India accused Pakistan of fomenting terrorism against the country. Pakistan denies this charge. PM Modi commented that countries with “regressive thinking” have to realise that terrorism also represents an “equally big threat” for them. The prime minister urged countries not to take advantage of the delicate situation in Afghanistan for their own selfish ends.
“Today, the world is facing an increased threat of regressive thinking and extremism. In such a situation, the entire world must make science-based, rational and progressive thinking the basis for development. In order to strengthen a science-based approach, India is promoting experience-based learning,” he told the UNGA.

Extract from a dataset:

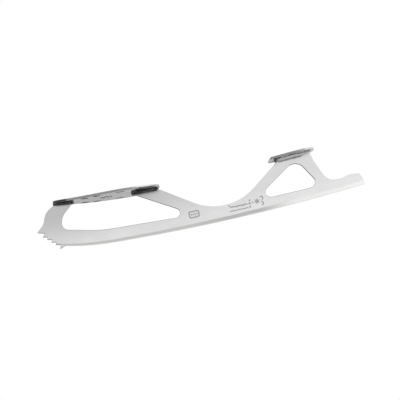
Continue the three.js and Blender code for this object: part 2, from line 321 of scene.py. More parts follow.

Modi shared his concerns about Pakistan with US President Joe Biden, Australian Prime Minister Scott Morrison and Japanese Prime Minister Yoshihide Suga during the Quad summit, according to Indian officials, who said that the others were in agreement. “There was a clear sense that a more careful look and a more careful examination and monitoring of Pakistan’s role in Afghanistan – Pakistan’s role on the issue of terrorism – had to be kept,” Foreign Secretary Harsh Vardhan Shringla told reporters after the White House talks.